AI Challenges | 2024 vs 2025
The most striking shift is how SMBs view AI autonomy. More than 75% are willing to share or fully delegate inventory processes to AI, while outright rejection remains rare. Most SMBs lean toward shared control — 52% want oversight but are open to AI assistance — while nearly a quarter (24%) are ready to embrace automation outright. Only 14% say they would never trust AI to manage inventory.
This balance of openness and caution highlights a maturing perspective: SMBs want efficiency gains from automation but expect transparency and human input. For a segment known for lean teams and limited resources, this blended “human + machine” model is likely to drive the next wave of AI adoption.
AI Autopilot | 2025
Conclusion
2025’s data reveals a sector under pressure, but not standing still. SMBs are adapting and finding ways to balance cost, service, and growth. Tariffs, financing constraints, and supplier uncertainty will remain challenges, but they are also catalysts, pushing businesses toward smarter strategies and new tools.
With AI and modern planning tools, SMBs can do more than just optimize their inventory. They can simulate alternatives, evaluate service-level and capacity trade-offs, and focus attention on the scenarios that matter most. Forward-looking visibility is what builds resilience and makes their limited bandwidth more impactful.

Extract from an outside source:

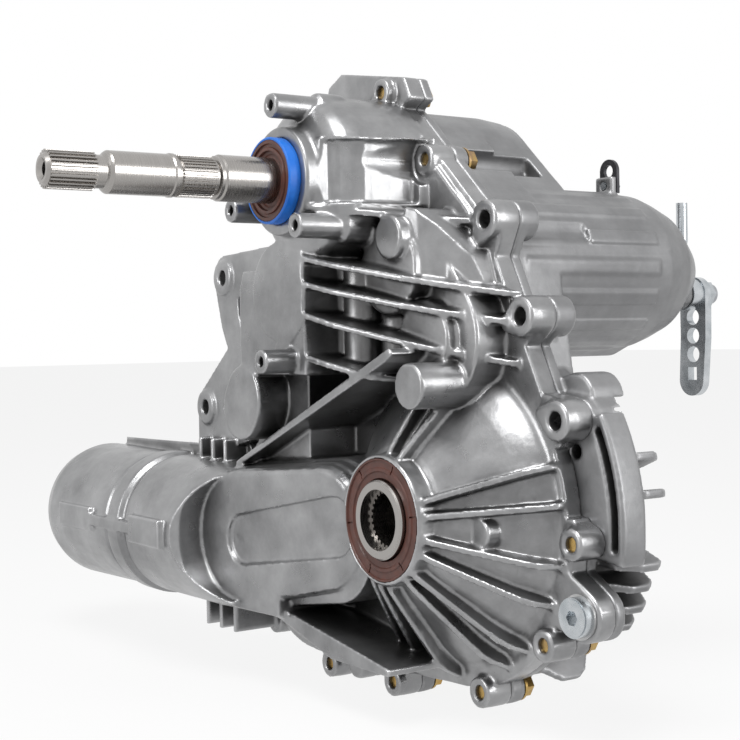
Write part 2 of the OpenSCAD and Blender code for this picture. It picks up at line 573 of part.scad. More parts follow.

This shift, from firefighting to proactive planning, allows lean teams to punch above their weight, turning data into a set of clear, viable options that leadership can act on with confidence.
For SMBs entering 2026, the call to action is clear: treat inventory as the foundation for smarter supply chain planning, embrace AI-driven insights, and use them to unlock resilience, agility, and growth.